DATA LINES »

>> START

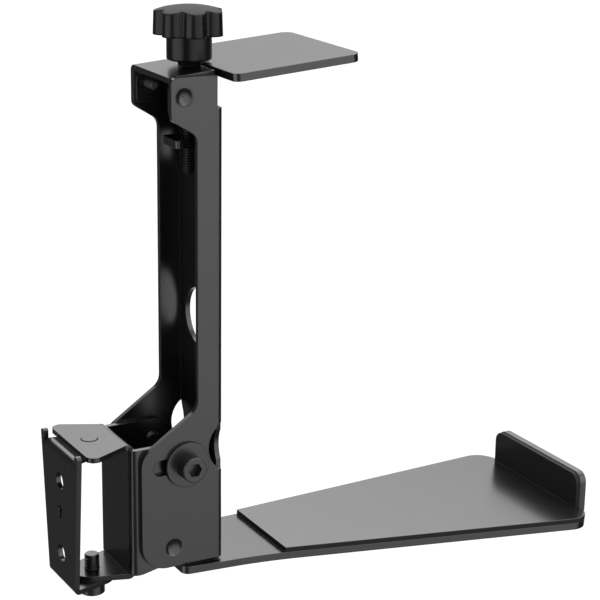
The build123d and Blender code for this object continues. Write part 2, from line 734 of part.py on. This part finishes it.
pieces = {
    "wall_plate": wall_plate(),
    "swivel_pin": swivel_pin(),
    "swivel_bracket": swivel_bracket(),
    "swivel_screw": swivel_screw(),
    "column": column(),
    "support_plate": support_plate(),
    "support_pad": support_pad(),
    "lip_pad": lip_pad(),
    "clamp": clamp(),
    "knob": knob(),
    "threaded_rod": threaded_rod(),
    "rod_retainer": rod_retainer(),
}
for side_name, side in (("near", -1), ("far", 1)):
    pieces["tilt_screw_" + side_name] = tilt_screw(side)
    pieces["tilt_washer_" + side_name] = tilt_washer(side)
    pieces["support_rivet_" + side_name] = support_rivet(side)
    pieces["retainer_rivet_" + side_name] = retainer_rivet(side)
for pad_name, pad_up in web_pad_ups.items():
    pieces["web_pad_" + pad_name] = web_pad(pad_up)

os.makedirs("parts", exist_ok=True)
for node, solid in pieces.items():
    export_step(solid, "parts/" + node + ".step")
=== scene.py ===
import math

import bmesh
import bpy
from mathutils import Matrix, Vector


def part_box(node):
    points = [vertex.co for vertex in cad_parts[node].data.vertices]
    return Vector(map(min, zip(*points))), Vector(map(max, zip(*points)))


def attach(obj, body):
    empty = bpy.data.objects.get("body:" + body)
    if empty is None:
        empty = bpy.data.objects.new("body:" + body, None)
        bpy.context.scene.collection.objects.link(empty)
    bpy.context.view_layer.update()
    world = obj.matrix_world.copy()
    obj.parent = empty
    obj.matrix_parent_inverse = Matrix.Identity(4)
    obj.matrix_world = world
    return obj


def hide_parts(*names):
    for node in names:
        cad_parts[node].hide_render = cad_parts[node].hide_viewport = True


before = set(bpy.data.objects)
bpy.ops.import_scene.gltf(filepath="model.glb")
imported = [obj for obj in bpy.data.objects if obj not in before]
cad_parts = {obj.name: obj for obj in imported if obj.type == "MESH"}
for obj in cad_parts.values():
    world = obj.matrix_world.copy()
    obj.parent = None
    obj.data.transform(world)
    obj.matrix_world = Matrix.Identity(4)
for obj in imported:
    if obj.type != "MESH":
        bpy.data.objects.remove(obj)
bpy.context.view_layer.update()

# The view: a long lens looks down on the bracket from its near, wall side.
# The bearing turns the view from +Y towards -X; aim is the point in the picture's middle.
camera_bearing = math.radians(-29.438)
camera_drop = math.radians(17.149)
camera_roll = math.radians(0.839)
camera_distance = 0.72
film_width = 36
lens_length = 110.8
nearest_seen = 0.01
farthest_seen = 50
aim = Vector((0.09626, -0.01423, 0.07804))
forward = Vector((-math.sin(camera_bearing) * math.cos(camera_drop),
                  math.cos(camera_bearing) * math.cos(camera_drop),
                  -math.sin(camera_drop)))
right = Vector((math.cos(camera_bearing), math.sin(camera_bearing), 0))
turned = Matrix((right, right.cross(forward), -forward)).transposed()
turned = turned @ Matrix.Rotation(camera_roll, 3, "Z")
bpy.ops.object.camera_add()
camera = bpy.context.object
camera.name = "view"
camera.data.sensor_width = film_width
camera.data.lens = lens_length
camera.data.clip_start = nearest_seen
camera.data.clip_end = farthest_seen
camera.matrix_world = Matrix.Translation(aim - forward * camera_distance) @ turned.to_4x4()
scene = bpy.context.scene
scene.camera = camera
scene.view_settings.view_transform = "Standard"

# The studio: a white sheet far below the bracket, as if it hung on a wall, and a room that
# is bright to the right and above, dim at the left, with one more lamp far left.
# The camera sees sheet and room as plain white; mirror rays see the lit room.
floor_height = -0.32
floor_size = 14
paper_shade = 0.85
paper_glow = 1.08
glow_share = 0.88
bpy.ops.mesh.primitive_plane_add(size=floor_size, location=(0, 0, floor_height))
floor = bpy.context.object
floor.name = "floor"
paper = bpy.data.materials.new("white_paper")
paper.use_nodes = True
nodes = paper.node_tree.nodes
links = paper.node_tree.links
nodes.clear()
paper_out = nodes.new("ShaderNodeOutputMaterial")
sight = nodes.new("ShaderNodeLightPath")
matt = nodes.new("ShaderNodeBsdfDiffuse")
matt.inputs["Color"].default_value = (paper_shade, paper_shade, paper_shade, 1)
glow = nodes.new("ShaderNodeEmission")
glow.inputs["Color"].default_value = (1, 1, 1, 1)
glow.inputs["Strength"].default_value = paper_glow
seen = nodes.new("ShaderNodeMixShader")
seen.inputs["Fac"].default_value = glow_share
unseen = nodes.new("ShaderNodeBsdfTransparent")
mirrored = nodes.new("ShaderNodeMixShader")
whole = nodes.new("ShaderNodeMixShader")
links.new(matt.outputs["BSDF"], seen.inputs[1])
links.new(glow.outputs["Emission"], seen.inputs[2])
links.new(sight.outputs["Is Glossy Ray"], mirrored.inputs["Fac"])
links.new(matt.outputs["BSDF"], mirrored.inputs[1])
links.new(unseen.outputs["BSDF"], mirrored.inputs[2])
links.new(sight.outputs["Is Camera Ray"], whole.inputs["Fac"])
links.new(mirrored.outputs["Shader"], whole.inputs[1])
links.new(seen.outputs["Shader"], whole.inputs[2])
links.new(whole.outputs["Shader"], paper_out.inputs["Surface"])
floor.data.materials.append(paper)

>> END

THE REQUEST » Quote nothing but the lines that run from the line containing "side_name] = support_rivet(side)" through the line containing "points = [vertex.co", keeping both of them word for word.

RESPONSE FOR THIS EXERCISE »
    pieces["support_rivet_" + side_name] = support_rivet(side)
    pieces["retainer_rivet_" + side_name] = retainer_rivet(side)
for pad_name, pad_up in web_pad_ups.items():
    pieces["web_pad_" + pad_name] = web_pad(pad_up)

os.makedirs("parts", exist_ok=True)
for node, solid in pieces.items():
    export_step(solid, "parts/" + node + ".step")
=== scene.py ===
import math

import bmesh
import bpy
from mathutils import Matrix, Vector


def part_box(node):
    points = [vertex.co for vertex in cad_parts[node].data.vertices]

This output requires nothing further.